*DIRECTION*:
In the entries below, which lines run from the one containing "What FreeCAD Python" to the one containing "import Sketcher"? Copy exactly those lines, ends included, and no others.

◆ ◆ ◆

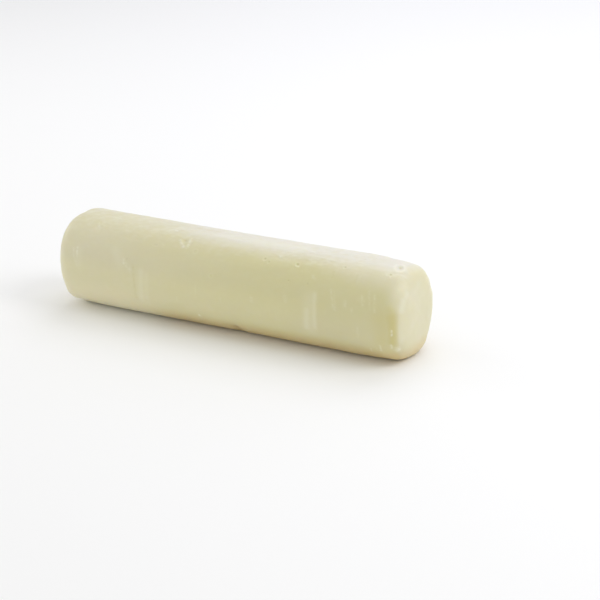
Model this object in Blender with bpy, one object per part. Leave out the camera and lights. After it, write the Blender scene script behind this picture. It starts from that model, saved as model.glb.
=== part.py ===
# A whole provolone log: one uncut, unwrapped piece of cheese lying on its side.
# Metres, +Z up, +X along the log. The origin is in the middle of the flattened underside.

import math

import bmesh
import bpy

# Section: a round-cornered square, softer below than above.
HEIGHT = 0.110            # across the section, before the underside is pressed flat
WIDTH = 0.1096
SQUARE_TOP = 2.42         # superellipse exponents: 2 is an ellipse, more is squarer
SQUARE_BELOW = 2.29
SETTLE = 0.0018           # how deep the cheese's own weight has flattened the underside

# Length, and the taper from the far end to the near end.
LENGTH = 0.457
TAPER = 0.010             # share by which the far end is thicker than the middle

# Ends: how far each rounding reaches back from the tip, at mid height and how much more
# at the top than at mid height, and the two exponents of its profile.
NEAR_END = {"reach": 0.0394, "top_more": 0.0116, "along": 3.0, "across": 5.6}
FAR_END = {"reach": 0.0249, "top_more": -0.0048, "along": 2.25, "across": 4.16}

# Facets.
AROUND = 60               # points round the section
END_RINGS = 13            # rings over each end
BODY_RINGS = 14           # rings along the straight part
FINE = 400                # steps for measuring an end's profile

CHEESE_COLOUR = (0.80, 0.74, 0.50, 1.0)
CHEESE_ROUGHNESS = 0.42


def clear_scene():
    for thing in list(bpy.data.objects):
        bpy.data.objects.remove(thing, do_unlink=True)


def signed_power(value, power):
    return math.copysign(abs(value) ** power, value)


def section_point(turn):
    # A point of the full-size section, as (y, z) from its centre. Turn is 0 at +Y, a quarter at the top.
    across = math.cos(turn)
    up = math.sin(turn)
    square = SQUARE_TOP if up >= 0.0 else SQUARE_BELOW
    y = WIDTH / 2 * signed_power(across, 2 / square)
    z = HEIGHT / 2 * signed_power(up, 2 / square)
    return y, z


def end_profile(end):
    # An end from its rim to its tip, as (share of the reach, share of the section), evenly spaced.
    fine = []
    for step in range(FINE + 1):
        quarter = math.pi / 2 * step / FINE
        section_share = math.cos(quarter) ** (2 / end["across"]) if step < FINE else 0.0
        reach_share = math.sin(quarter) ** (2 / end["along"])
        fine.append((reach_share, section_share))
    lengths = [0.0]
    for before, after in zip(fine, fine[1:]):
        run = (after[0] - before[0]) * end["reach"]
        rise = (after[1] - before[1]) * HEIGHT / 2
        lengths.append(lengths[-1] + math.hypot(run, rise))
    profile = []
    index = 0
    for ring in range(END_RINGS + 1):
        wanted = lengths[-1] * ring / END_RINGS
        while index < FINE - 1 and lengths[index + 1] < wanted:
            index += 1
        part = (wanted - lengths[index]) / (lengths[index + 1] - lengths[index])
        reach_share = fine[index][0] + part * (fine[index + 1][0] - fine[index][0])
        section_share = fine[index][1] + part * (fine[index + 1][1] - fine[index][1])
        profile.append((reach_share, section_share))
    return profile


def reach_at(end, turn):
    # How far the rounding of an end reaches back along the log at this turn of the section.
    return end["reach"] + end["top_more"] * math.sin(turn)


def log_point(turn, along, section_share):
    # A point of the log's skin. The taper leaves the underside level.
    y, z = section_point(turn)
    size = 1.0 - TAPER * along / (LENGTH / 2)
    return along, y * section_share * size, (z * section_share + HEIGHT / 2) * size


def log_rings():
    # All rings from the far end to the near one, without the two tips.
    turns = [2 * math.pi * step / AROUND for step in range(AROUND)]
    far = end_profile(FAR_END)[:-1]
    near = end_profile(NEAR_END)[:-1]
    rings = []
    for reach_share, section_share in reversed(far):
        ring = []
        for turn in turns:
            along = -LENGTH / 2 + reach_at(FAR_END, turn) * (1.0 - reach_share)
            ring.append(log_point(turn, along, section_share))
        rings.append(ring)
    for step in range(1, BODY_RINGS):
        ring = []
        for turn in turns:
            start = -LENGTH / 2 + reach_at(FAR_END, turn)
            stop = LENGTH / 2 - reach_at(NEAR_END, turn)
            along = start + (stop - start) * step / BODY_RINGS
            ring.append(log_point(turn, along, 1.0))
        rings.append(ring)
    for reach_share, section_share in near:
        ring = []
        for turn in turns:
            along = LENGTH / 2 - reach_at(NEAR_END, turn) * (1.0 - reach_share)
            ring.append(log_point(turn, along, section_share))
        rings.append(ring)
    return rings


def skin_log(mesh):
    # Bridges the rings and closes each tip with a fan.
    rings = []
    for ring in log_rings():
        rings.append([mesh.verts.new(point) for point in ring])
    far_tip = mesh.verts.new(log_point(0.0, -LENGTH / 2, 0.0))
    near_tip = mesh.verts.new(log_point(0.0, LENGTH / 2, 0.0))
    for step in range(AROUND):
        beside = (step + 1) % AROUND
        mesh.faces.new((far_tip, rings[0][beside], rings[0][step]))
        mesh.faces.new((near_tip, rings[-1][step], rings[-1][beside]))
        for ring, further in zip(rings, rings[1:]):
            mesh.faces.new((ring[step], ring[beside], further[beside], further[step]))
    bmesh.ops.recalc_face_normals(mesh, faces=mesh.faces)


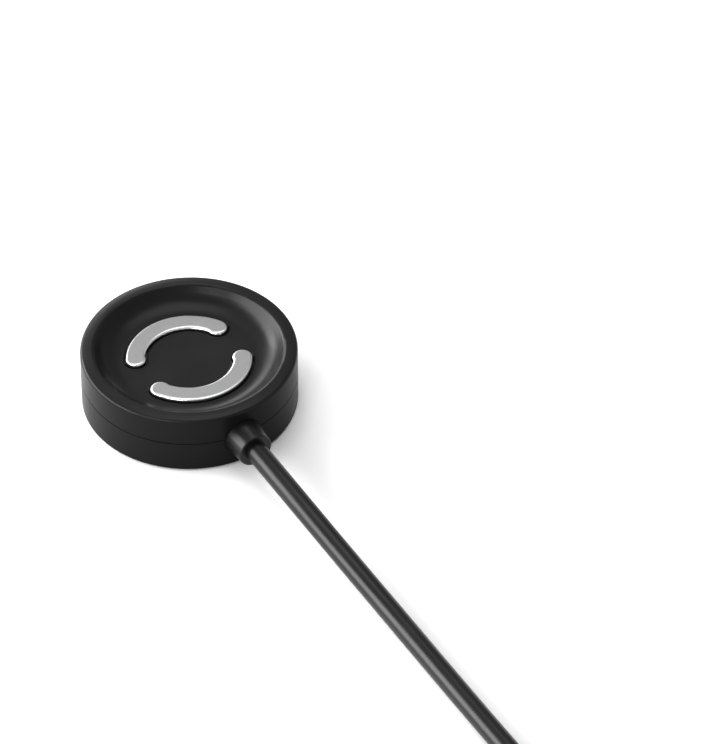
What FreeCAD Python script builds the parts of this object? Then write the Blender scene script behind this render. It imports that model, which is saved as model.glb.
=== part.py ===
import FreeCAD, Part

import math
import os

import Sketcher

# Round magnetic charging dock for a smartwatch, with its cord and power plug.
# Millimetres, +Z up. The origin is the middle of the dock's foot, on the table.
# The cord leaves the dock along -Y.

os.makedirs("parts", exist_ok=True)
doc = FreeCAD.newDocument("ChargingDock")
sheet = doc.addObject("Spreadsheet::Sheet", "Sizes")
V = FreeCAD.Vector
UP = V(0, 0, 1)


class Size:
    """A value together with the sheet expression that gives it."""

    def __init__(self, value, text):
        self.value = float(value)
        self.text = text

    def joined(self, other, sign, value):
        return Size(value, f"({self.text} {sign} {as_size(other).text})")

    def __add__(self, other):
        return self.joined(other, "+", self.value + as_size(other).value)

    def __sub__(self, other):
        return self.joined(other, "-", self.value - as_size(other).value)

    def __mul__(self, other):
        return self.joined(other, "*", self.value * as_size(other).value)

    def __truediv__(self, other):
        return self.joined(other, "/", self.value / as_size(other).value)

    def __neg__(self):
        return Size(-self.value, f"(0 - {self.text})")


def as_size(value):
    return value if isinstance(value, Size) else Size(value, f"{value}")


def sine(angle):
    return Size(math.sin(math.radians(angle.value)), f"sin({angle.text})")


def cosine(angle):
    return Size(math.cos(math.radians(angle.value)), f"cos({angle.text})")


def tangent(angle):
    return Size(math.tan(math.radians(angle.value)), f"tan({angle.text})")


def size(alias, value):
    """Writes one driving size into the next row of the sheet."""
    size.row += 1
    sheet.set(f"A{size.row}", alias)
    sheet.set(f"B{size.row}", f"{value}")
    sheet.setAlias(f"B{size.row}", alias)
    return Size(value, f"Sizes.{alias}")


size.row = 0

# Case: two moulded halves that meet at a seam round the side wall
case_radius = size("case_radius", 15.5)
foot_rise = size("foot_rise", 0.1)
wall = size("wall", 1.5)
rim_width = size("rim_width", 1.9)
rim_slope = size("rim_slope", 17)
base_thickness = size("base_thickness", 1.4)
seam_gap = size("seam_gap", 0.12)
seam_rise = size("seam_rise", 0.4)
rim_round = size("rim_round", 0.45)
base_round = size("base_round", 0.4)
lip_width = size("lip_width", 0.7)
lip_rise = size("lip_rise", 1.0)
lip_gap = size("lip_gap", 0.1)
snap_size = size("snap_size", 0.15)

# Seat for the watch: a flat floor that sweeps up to the rim
dish_curve = size("dish_curve", 3.73)
slope_run = size("slope_run", 0.862)
dish_slope = size("dish_slope", 50)
dish_wall = size("dish_wall", 1.2)
crest_round = size("crest_round", 0.6)

# Contact plates: two arcs with a lobe at each end, loose in their slots
plate_width = size("plate_width", 2.83)
plate_margin = size("plate_margin", 0.762)
lobe_bulge = size("lobe_bulge", 0.16)
lobe_angle = size("lobe_angle", 61.4)
plate_proud = size("plate_proud", 0.5)
plate_round = size("plate_round", 0.4)
notch_round = size("notch_round", 0.7)
slot_gap = size("slot_gap", 0.15)
slot_chamfer = size("slot_chamfer", 0.12)
flange_overlap = size("flange_overlap", 0.5)
flange_thickness = size("flange_thickness", 0.6)
flange_gap = size("flange_gap", 0.03)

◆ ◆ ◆

*PROBLEM SOLUTION*:
What FreeCAD Python script builds the parts of this object? Then write the Blender scene script behind this render. It imports that model, which is saved as model.glb.
=== part.py ===
import FreeCAD, Part

import math
import os

import Sketcher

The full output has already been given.